# Start of RAW DATA

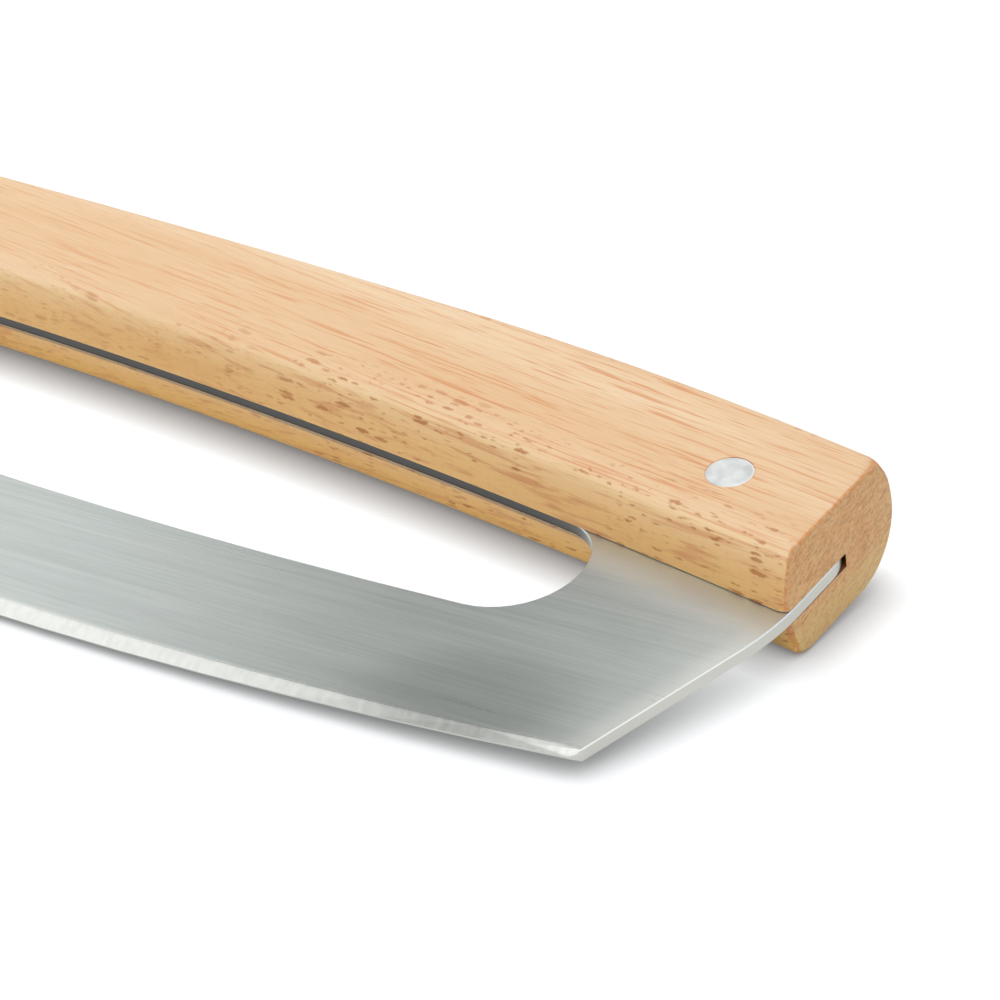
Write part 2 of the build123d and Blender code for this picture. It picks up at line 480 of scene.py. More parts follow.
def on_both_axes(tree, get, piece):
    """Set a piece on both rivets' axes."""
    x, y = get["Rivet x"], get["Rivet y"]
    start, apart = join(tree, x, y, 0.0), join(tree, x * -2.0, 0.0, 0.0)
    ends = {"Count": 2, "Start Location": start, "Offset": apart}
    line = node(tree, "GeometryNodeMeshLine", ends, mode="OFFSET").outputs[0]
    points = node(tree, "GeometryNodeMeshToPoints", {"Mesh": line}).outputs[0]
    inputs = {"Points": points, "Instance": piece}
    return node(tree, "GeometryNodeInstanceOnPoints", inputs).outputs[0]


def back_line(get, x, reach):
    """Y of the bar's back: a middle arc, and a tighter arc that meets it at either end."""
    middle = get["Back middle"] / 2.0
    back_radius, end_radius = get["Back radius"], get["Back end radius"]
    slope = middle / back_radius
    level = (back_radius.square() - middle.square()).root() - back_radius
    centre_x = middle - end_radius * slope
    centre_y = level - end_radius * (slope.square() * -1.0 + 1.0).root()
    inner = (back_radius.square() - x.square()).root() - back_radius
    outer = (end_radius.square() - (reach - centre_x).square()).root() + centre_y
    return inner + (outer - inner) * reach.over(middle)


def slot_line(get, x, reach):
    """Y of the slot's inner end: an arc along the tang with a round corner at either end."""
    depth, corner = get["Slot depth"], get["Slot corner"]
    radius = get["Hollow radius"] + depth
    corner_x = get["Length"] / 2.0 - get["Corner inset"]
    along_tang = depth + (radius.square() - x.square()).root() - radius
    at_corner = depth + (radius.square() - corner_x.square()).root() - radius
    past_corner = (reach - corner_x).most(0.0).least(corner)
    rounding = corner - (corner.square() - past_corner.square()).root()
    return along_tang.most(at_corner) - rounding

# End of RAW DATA

**EXERCISE OBJECTIVE**. Write the entire listing out again, word for word.

**EXERCISE OUTPUT**.
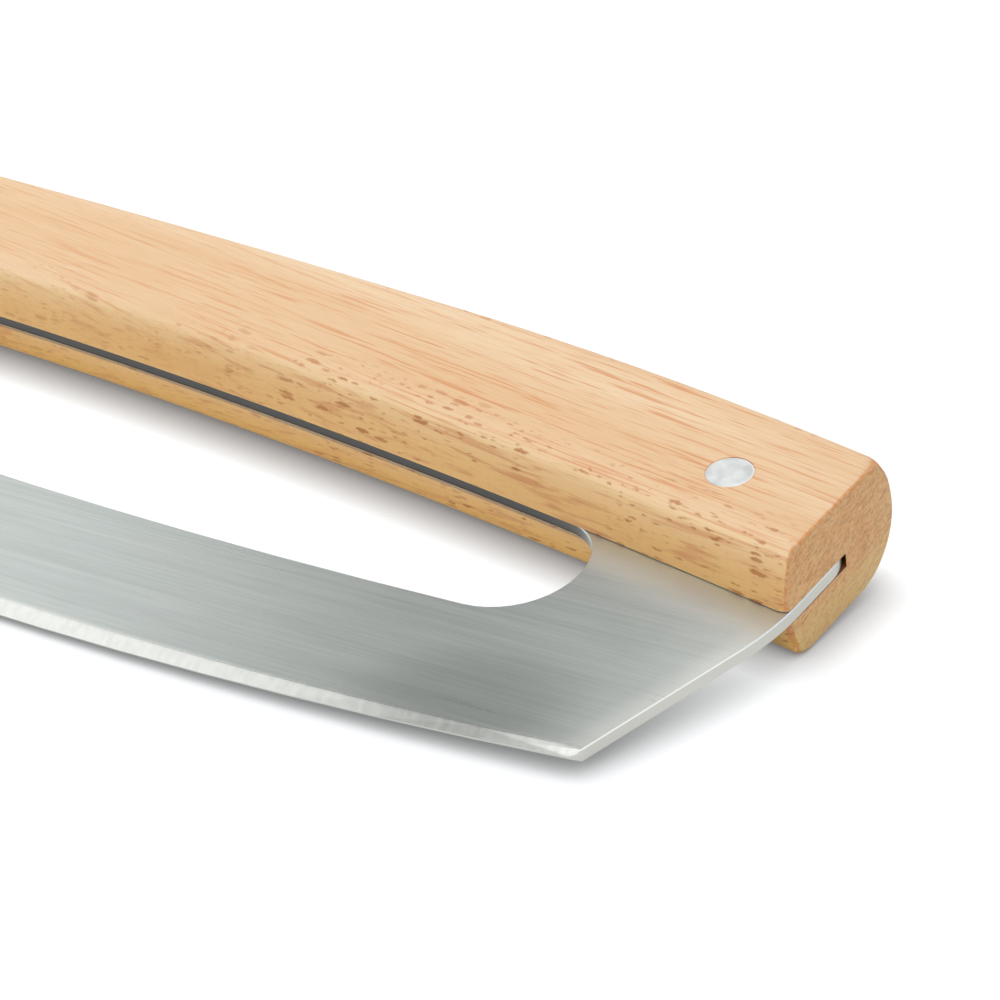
Write part 2 of the build123d and Blender code for this picture. It picks up at line 480 of scene.py. More parts follow.
def on_both_axes(tree, get, piece):
    """Set a piece on both rivets' axes."""
    x, y = get["Rivet x"], get["Rivet y"]
    start, apart = join(tree, x, y, 0.0), join(tree, x * -2.0, 0.0, 0.0)
    ends = {"Count": 2, "Start Location": start, "Offset": apart}
    line = node(tree, "GeometryNodeMeshLine", ends, mode="OFFSET").outputs[0]
    points = node(tree, "GeometryNodeMeshToPoints", {"Mesh": line}).outputs[0]
    inputs = {"Points": points, "Instance": piece}
    return node(tree, "GeometryNodeInstanceOnPoints", inputs).outputs[0]


def back_line(get, x, reach):
    """Y of the bar's back: a middle arc, and a tighter arc that meets it at either end."""
    middle = get["Back middle"] / 2.0
    back_radius, end_radius = get["Back radius"], get["Back end radius"]
    slope = middle / back_radius
    level = (back_radius.square() - middle.square()).root() - back_radius
    centre_x = middle - end_radius * slope
    centre_y = level - end_radius * (slope.square() * -1.0 + 1.0).root()
    inner = (back_radius.square() - x.square()).root() - back_radius
    outer = (end_radius.square() - (reach - centre_x).square()).root() + centre_y
    return inner + (outer - inner) * reach.over(middle)


def slot_line(get, x, reach):
    """Y of the slot's inner end: an arc along the tang with a round corner at either end."""
    depth, corner = get["Slot depth"], get["Slot corner"]
    radius = get["Hollow radius"] + depth
    corner_x = get["Length"] / 2.0 - get["Corner inset"]
    along_tang = depth + (radius.square() - x.square()).root() - radius
    at_corner = depth + (radius.square() - corner_x.square()).root() - radius
    past_corner = (reach - corner_x).most(0.0).least(corner)
    rounding = corner - (corner.square() - past_corner.square()).root()
    return along_tang.most(at_corner) - rounding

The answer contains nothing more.